Noise from Isotropic Turbulence

Abstract

Turbulence naturally returns to isotropy and often possesses locally isotropic regions. This paper presents a new method to predict noise from turbulence that has returned or is returning to isotropy. The Navier–Stokes equations are decomposed into anisotropic and isotropic turbulent components and corresponding radiating waves. An analytical solution is proposed for the radiating waves associated with isotropic turbulence that contains arguments involving the vector Green’s function of the Navier–Stokes equations and the multi-order two-point cross-correlation of the Navier–Stokes equations involving turbulent fluctuations. Using the theory of isotropic turbulence, the two-point cross-correlation of the Navier–Stokes equations is written as a vector-normalized, two-point cross-correlation multiplied by corresponding wave-number spectra of the structure functions. Composite structure functions of the field variables are adapted from canonical theory of isotropic turbulence. The vector-normalized two-point cross-correlation involves arguments of separation distance, wave number, and corresponding turbulent length and time scales. A solution of the vector Green’s function of the linearized Navier–Stokes equation for acoustic pressure is derived.

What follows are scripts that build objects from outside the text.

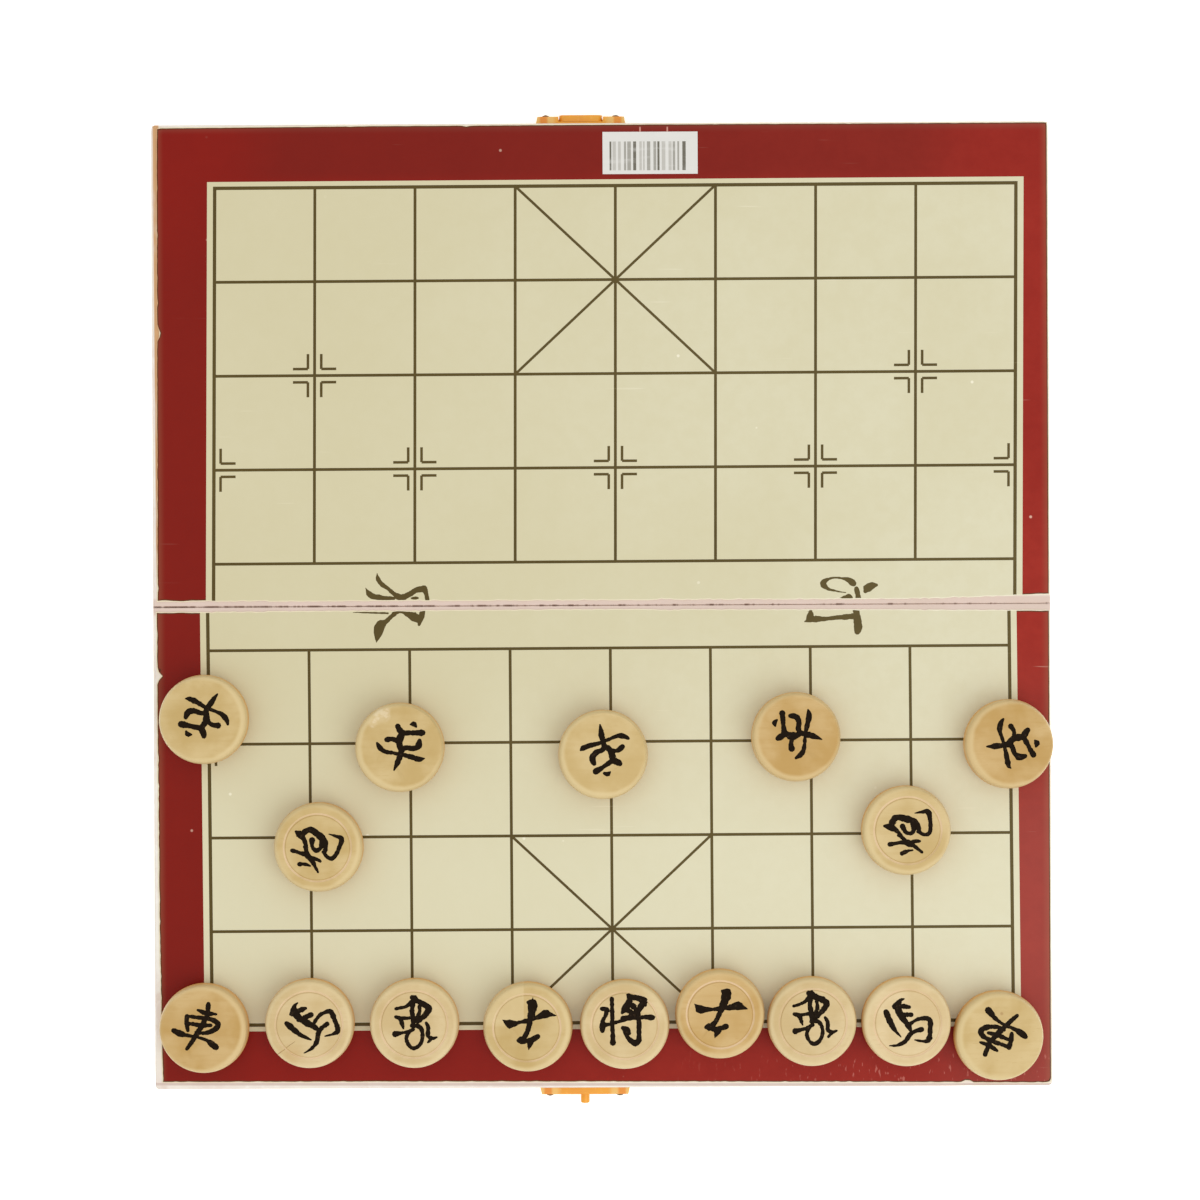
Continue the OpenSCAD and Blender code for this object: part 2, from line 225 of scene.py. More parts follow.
# %% World: bright all round, brightest above
walls_glow, zenith_glow = 0.82, 1.20
world = bpy.data.worlds.new("studio")
world.use_nodes = True
bpy.context.scene.world = world
studio = Graph(world.node_tree)
background = world.node_tree.nodes["Background"]
background.inputs["Color"].default_value = (1, 1, 1, 1)
direction = studio.node("ShaderNodeTexCoord", {}, {}, output="Generated")
steepness = studio.node("ShaderNodeSeparateXYZ", {}, {0: direction}, output="Z")
ceiling = studio.step(steepness, 0.70, 0.97, walls_glow, zenith_glow)
direct = studio.node("ShaderNodeLightPath", {}, {}, output="Is Camera Ray")
glow = studio.node("ShaderNodeMix", {"data_type": "FLOAT"}, {0: direct, 2: ceiling, 3: 1.0})
studio.feed(background.inputs["Strength"], glow)

# %% Soft lamp at the near right
def soft_lamp(name, place, aim, size, radiance):
    """A rectangle of soft light, given by how bright its face looks."""
    data = bpy.data.lights.new(name, "AREA")
    data.shape = "RECTANGLE"
    data.size, data.size_y = size
    data.energy = radiance * math.pi * size[0] * size[1] * math.pi
    lamp = new_object(name, data)
    lamp.location = place
    lamp.rotation_euler = (Vector(aim) - Vector(place)).to_track_quat("-Z", "Y").to_euler()


lamp_place, lamp_size, lamp_glow = (0.57, -0.52, 1.10), (0.75, 1.0), 0.48
soft_lamp("right_softbox", lamp_place, (0, 0, 0), lamp_size, lamp_glow)

# %% Floor
def grid_sheet(name, size, count, z):
    """A flat mesh of count by count squares."""
    places = np.linspace(-size / 2, size / 2, count + 1)
    points = [(x, y, z) for y in places for x in places]
    row = count + 1
    quads = [(j * row + i, j * row + i + 1, (j + 1) * row + i + 1, (j + 1) * row + i)
             for j in range(count) for i in range(count)]
    mesh = bpy.data.meshes.new(name)
    mesh.from_pydata(points, [], quads)
    return new_object(name, mesh)


floor_size, floor_drop = 6.0, 0.2 * mm
plain_tone, white_tone = 0.82, 1.7
floor = grid_sheet("floor", floor_size, 4, -floor_drop)
white = bpy.data.materials.new("white_floor")
white.use_nodes = True
card = Graph(white.node_tree)
card.tree.nodes.remove(card.tree.nodes["Principled BSDF"])
direct = card.node("ShaderNodeLightPath", {}, {}, output="Is Camera Ray")
mirrored = card.node("ShaderNodeLightPath", {}, {}, output="Is Glossy Ray")
plain = card.node("ShaderNodeBsdfDiffuse", {}, {"Color": (plain_tone, plain_tone, plain_tone, 1)})
bright = card.node("ShaderNodeBsdfDiffuse", {}, {"Color": (white_tone, white_tone, white_tone, 1)})
seen = card.math("MAXIMUM", direct, mirrored)
both = card.node("ShaderNodeMixShader", {}, {0: seen, 1: plain, 2: bright})
card.feed(card.tree.nodes["Material Output"].inputs["Surface"], both)
floor.data.materials.append(white)
print("floor", floor.dimensions.x, "m wide")

# %% [markdown]
# ## Brush strokes
#
# The pieces and the river carry the game's own signs, which every xiangqi set has, written
# with a brush. A stroke is a line whose width swells and thins, so each one is a row of
# points with half a width, in hundredths of the sign's height, smoothed by a curve that
# passes through every point. The same strokes serve twice: printed flat on the board, and
# cut into the wood and painted on the pieces.

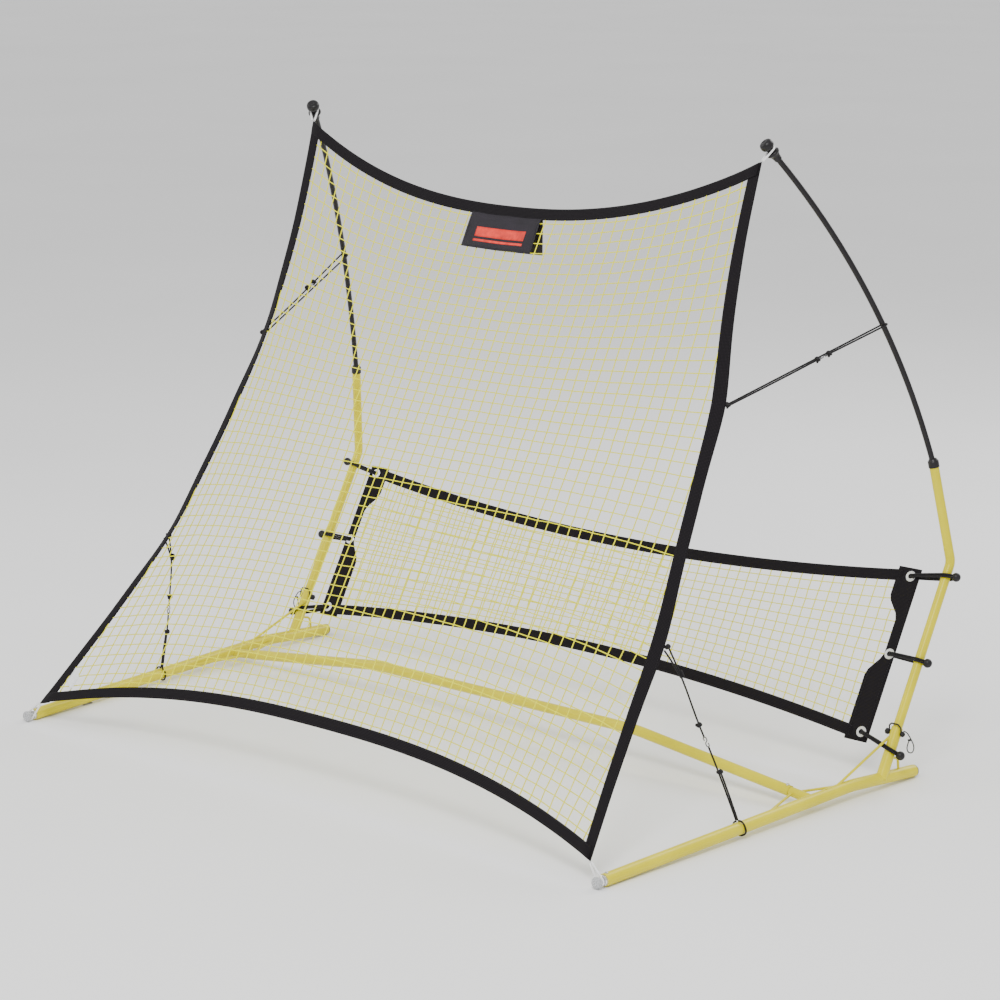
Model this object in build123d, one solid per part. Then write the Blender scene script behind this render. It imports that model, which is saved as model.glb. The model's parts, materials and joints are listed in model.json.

A simple system of differential and algebraic equations is proposed to model the statistics of stationary and decaying isotropic turbulence, which are arguments of the model equation. Predictions of acoustic and turbulent statistics are compared with a wide variety of measurements and direct numerical simulations from various sources over a range of Reynolds numbers and initial scales. Predictions compare favorably with previous theories, direct numerical simulations, and measurements.